Benedizione continua
L'altro non è un pericolo, anche quando si comporta male. Possiamo sempre scegliere quali sentimenti provare per lui, consapevoli del fatto che il nostro pensiero crea la realtà stessa che benedice o maledice. Non è importante sapere cosa rispondere o cosa non dire, in situazioni critiche, ma guardare bene in faccia all'emozione che si fa largo in noi. Se potessimo trasformare tutti i colpi, le maledizioni, le parolacce che mandiamo ogni giorno alla gente in benedizioni, la nostra vita sarebbe la stessa? Io ci sto provando e devo dire che la vita non è la stessa.
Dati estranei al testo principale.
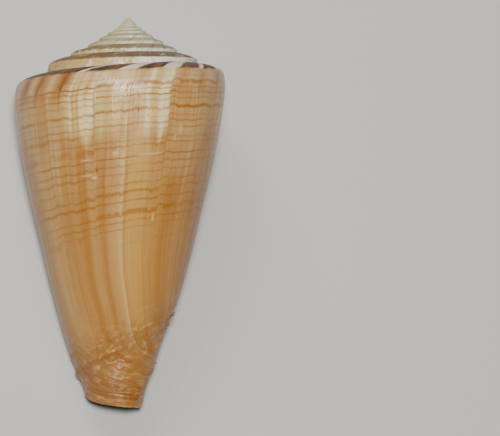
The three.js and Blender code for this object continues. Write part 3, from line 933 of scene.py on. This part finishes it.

Pensavo che qualche “vaffa” mi aiutasse a scaricare e non facesse male a nessuno, poi ho scoperto che la benedizione mi fa sentire meglio e smorza anche gli atteggiamenti ostili degli altri. Non è facile, le ricadute sono tante, ma il principio è saldo e se ogni giorno riesco  a rimetterlo al centro, a fuoco, la benedizione diventerà il mio modo naturale di rapportarmi con il prossimo. Benedire e ringraziare sono atteggiamenti di fondo che con il tempo modellano il carattere. E non solo il mio.

La certezza del cambiamento
Di certo, non vi è ombra di dubbio, una persona responsabile e consapevole, che benedice e ringrazia in ogni situazione, cambierà la realtà che la circonda. Non per una sorta di evangelizzazione dottrinale, ma perché la sua stessa presenza risveglierà in altri la voglia di provare a seguirne i passi. Cambieranno le frequentazioni e le amicizie. Persone nuove si avvicineranno, altri si allontaneranno.
Il cambiamento non è semplicemente probabile o augurabile, è certo. Quando ancora non è avvenuto, la persona “presente” lo avverte perché viene da dentro e non dipende dall'esterno. Quando si è ben centrati si può aver fiducia nell'evoluzione degli avvenimenti senza conoscerli anticipatamente. Il cambiamento è certo. Quello che determina gli avvenimenti appare a questo punto perfino meno prioritario, ma comunque viene avvertito come si avverte l'arrivo del temporale, o del mattino. E' lì, dietro l'angolo, ineludibile, non mancherà di arrivare.
Prima, quando le emozioni erano in balia degli eventi, il cambiamento di quegli stessi avvenimenti - non di sé - era avvertito come urgente e necessario, e tardava a verificarsi nonostante sforzi e preghiere. Ora, che non è più necessario, perché il vero cambiamento è avvenuto in sé, arriverà anche quello degli eventi. Nel modo più inaspettato, magari, ma arriverà.
Vi è una profonda differenza tra lo sperare che le cose cambino e l'esserne certi. La speranza presuppone sempre il timore, ci lascia nell'ansia, la quale genera ansia. La certezza viene dall'aver compreso perché fino ad ora nulla è cambiato, né poteva cambiare. Ma ora, cambiato io, cambiata la mia relazione con l'esterno, anche l'esterno cambierà.

giovedì 25 luglio 2013

Sperimentare Dio

La tendenza a situare il concetto di Dio molto in alto nel contesto di una filosofia personale, è all'origine di tutto ciò che ci impedisce di fare l'esperienza di Dio. Perchè Dio non è in noi per essere adorato, o temuto, o anche compreso, ma piuttosto per essere sperimentato e conosciuto. Prendiamoci il tempo di assaporare la nostra connessione con l'eterno. E concediamoci il permesso di rinunciare al bisogno di comprendere l'insondabile, dandoci piuttosto la libertà di partecipare pienamente all'esperienza di esso.